__Job__:
Extract the lines that carry the string "finishes" from the listing.

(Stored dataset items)
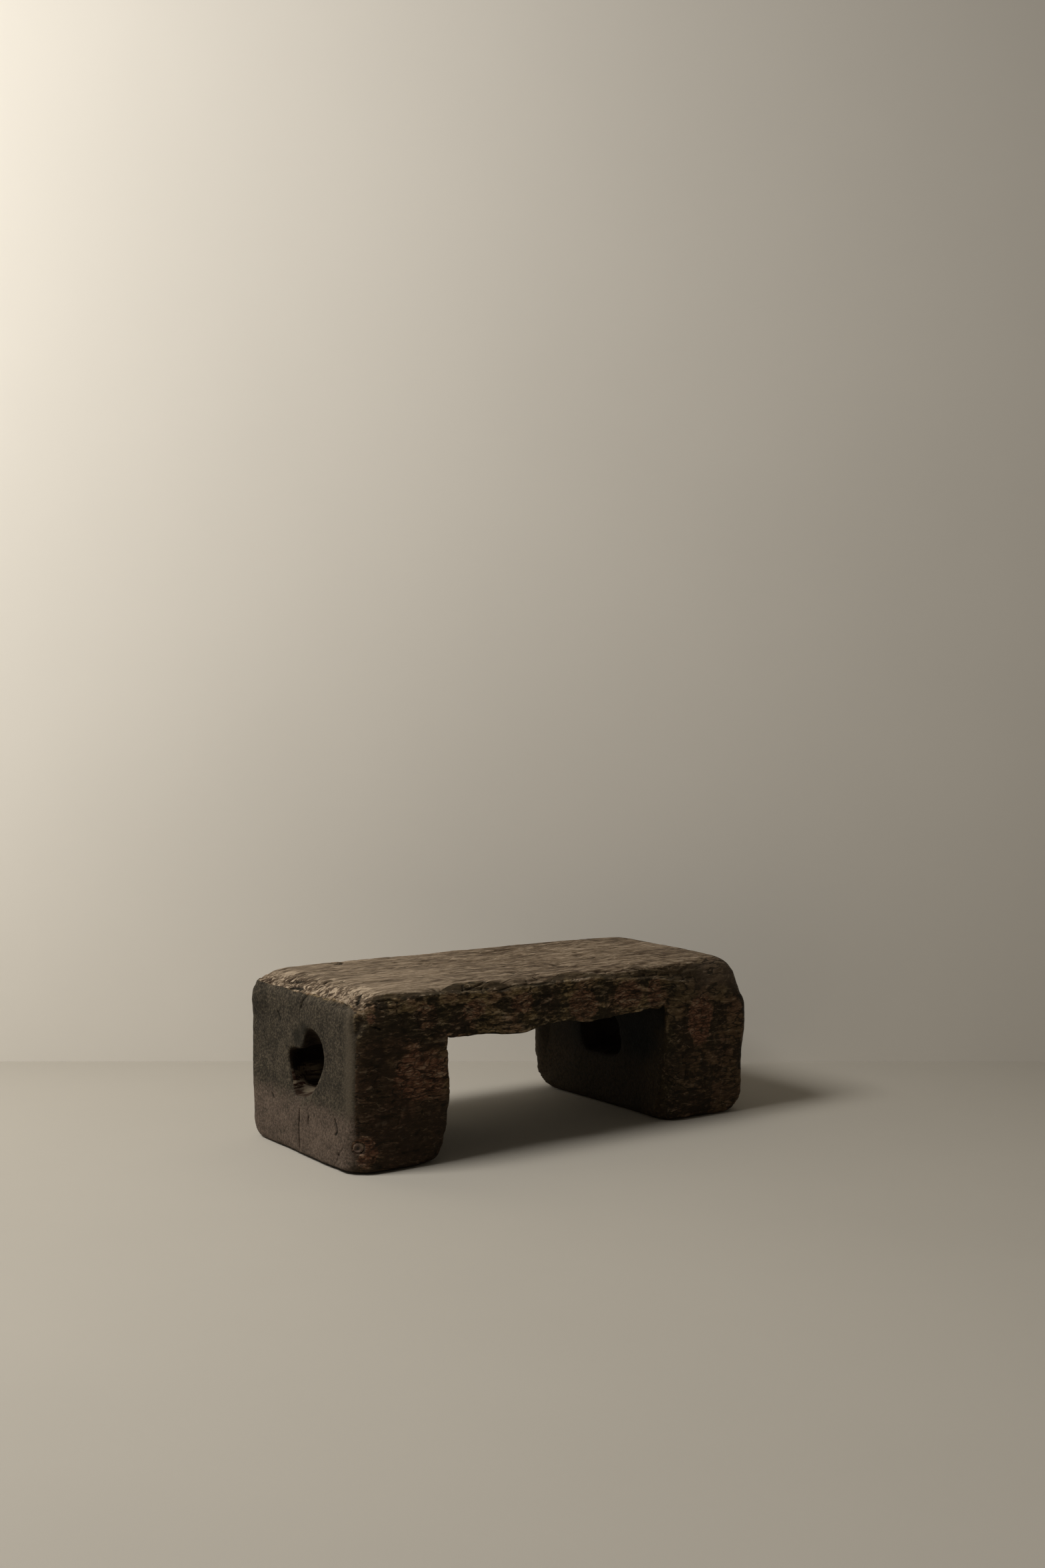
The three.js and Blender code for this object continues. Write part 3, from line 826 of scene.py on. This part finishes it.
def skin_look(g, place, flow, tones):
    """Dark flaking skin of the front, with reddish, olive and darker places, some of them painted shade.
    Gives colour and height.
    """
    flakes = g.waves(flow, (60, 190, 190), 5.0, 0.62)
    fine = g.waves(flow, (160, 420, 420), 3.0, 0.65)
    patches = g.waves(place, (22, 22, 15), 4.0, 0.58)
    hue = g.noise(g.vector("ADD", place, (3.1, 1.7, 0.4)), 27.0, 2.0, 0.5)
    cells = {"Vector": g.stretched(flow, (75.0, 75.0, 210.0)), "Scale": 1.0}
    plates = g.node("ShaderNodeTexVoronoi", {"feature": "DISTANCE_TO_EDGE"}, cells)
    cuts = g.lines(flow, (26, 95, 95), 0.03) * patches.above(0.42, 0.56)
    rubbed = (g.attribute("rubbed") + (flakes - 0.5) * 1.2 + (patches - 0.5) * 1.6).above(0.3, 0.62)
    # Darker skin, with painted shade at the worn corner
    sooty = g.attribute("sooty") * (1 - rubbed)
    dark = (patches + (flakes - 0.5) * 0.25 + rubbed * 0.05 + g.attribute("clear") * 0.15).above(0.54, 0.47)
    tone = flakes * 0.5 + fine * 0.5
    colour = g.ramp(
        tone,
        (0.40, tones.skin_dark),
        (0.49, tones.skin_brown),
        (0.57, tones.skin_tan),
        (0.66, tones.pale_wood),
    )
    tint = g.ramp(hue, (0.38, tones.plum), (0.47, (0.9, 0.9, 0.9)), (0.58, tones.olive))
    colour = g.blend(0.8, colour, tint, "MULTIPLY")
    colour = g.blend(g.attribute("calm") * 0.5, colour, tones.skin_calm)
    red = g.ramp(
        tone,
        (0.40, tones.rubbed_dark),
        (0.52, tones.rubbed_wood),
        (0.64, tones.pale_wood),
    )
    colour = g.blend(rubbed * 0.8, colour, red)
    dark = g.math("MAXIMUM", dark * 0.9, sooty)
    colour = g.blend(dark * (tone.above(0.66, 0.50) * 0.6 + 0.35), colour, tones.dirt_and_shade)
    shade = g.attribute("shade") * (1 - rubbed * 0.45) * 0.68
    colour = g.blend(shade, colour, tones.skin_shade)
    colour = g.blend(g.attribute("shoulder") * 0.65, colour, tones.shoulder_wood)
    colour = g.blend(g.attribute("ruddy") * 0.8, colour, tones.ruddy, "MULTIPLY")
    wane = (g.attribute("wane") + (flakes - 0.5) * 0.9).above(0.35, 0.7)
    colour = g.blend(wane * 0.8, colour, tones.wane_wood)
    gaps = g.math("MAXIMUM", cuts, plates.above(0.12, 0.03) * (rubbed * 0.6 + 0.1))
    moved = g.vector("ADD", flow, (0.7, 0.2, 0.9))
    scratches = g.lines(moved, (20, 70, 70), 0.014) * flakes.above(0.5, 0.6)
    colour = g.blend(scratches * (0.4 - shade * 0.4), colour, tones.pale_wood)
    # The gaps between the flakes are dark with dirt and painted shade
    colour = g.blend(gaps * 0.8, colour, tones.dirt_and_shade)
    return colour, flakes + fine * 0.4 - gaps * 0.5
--
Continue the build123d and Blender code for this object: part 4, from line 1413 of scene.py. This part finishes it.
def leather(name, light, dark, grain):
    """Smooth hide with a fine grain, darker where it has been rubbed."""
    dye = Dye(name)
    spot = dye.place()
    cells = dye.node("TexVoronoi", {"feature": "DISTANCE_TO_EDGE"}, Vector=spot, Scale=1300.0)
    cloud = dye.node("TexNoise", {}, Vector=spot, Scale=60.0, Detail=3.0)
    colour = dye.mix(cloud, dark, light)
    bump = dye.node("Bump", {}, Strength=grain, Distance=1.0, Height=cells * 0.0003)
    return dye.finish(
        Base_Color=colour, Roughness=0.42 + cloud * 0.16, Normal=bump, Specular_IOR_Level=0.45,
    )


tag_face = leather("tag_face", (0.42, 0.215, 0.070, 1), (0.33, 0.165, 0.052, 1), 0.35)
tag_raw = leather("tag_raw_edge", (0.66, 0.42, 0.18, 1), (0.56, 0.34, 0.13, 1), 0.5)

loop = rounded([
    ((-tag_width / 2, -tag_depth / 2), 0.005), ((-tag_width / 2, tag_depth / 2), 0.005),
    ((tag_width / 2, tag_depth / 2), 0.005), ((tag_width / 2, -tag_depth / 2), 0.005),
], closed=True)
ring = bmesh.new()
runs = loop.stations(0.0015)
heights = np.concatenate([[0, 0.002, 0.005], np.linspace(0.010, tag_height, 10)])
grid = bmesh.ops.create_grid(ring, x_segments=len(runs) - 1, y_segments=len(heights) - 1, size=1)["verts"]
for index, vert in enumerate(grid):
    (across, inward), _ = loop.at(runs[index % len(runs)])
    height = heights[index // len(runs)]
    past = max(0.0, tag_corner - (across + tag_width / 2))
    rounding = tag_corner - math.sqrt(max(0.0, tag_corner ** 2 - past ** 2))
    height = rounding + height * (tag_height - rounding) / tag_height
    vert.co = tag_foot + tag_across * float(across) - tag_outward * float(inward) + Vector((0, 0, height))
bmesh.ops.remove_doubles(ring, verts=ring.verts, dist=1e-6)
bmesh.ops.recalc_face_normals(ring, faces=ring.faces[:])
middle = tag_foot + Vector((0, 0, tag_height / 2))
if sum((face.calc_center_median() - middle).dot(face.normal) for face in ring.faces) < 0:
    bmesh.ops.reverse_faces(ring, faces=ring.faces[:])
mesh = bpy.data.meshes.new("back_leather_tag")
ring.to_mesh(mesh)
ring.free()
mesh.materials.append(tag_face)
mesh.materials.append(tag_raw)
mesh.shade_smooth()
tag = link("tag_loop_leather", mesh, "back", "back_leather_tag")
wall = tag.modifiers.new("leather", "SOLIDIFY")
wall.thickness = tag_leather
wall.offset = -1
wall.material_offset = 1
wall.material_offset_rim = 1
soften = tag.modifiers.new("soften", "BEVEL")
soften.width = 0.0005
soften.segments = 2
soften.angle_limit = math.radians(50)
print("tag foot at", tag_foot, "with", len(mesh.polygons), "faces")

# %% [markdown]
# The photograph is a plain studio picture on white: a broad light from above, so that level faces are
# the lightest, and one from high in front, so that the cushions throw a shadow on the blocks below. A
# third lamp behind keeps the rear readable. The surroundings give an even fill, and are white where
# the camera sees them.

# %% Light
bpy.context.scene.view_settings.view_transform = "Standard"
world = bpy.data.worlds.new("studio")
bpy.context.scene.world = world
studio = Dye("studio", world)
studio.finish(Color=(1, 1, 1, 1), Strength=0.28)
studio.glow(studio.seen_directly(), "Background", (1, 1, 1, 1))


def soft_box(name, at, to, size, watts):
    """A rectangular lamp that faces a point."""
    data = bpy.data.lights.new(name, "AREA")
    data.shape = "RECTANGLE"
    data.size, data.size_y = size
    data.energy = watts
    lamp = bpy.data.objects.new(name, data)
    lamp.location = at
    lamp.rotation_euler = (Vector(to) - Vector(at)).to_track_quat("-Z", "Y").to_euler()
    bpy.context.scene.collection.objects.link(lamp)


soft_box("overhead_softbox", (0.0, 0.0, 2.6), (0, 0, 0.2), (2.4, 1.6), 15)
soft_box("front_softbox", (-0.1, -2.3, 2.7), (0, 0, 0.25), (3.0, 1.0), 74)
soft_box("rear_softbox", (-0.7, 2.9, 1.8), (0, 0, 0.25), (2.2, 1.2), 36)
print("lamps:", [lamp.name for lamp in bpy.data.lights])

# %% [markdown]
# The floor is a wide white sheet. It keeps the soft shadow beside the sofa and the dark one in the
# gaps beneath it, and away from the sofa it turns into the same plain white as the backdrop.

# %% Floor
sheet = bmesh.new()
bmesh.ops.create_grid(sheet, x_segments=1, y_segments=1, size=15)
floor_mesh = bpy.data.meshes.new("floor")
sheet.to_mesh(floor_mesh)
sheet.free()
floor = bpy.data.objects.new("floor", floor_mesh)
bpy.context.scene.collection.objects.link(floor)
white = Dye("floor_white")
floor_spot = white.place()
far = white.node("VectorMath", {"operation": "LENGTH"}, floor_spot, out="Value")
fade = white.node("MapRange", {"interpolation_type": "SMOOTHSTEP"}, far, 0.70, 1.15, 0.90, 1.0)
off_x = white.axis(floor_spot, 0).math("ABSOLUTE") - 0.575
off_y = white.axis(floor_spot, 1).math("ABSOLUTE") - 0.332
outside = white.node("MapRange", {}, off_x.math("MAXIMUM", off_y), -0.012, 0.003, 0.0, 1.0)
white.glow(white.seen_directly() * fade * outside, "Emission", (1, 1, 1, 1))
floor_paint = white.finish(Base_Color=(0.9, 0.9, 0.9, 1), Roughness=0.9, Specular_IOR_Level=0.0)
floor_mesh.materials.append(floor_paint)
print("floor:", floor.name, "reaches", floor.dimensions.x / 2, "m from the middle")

__Reply__:
The three.js and Blender code for this object continues. Write part 3, from line 826 of scene.py on. This part finishes it.
Continue the build123d and Blender code for this object: part 4, from line 1413 of scene.py. This part finishes it.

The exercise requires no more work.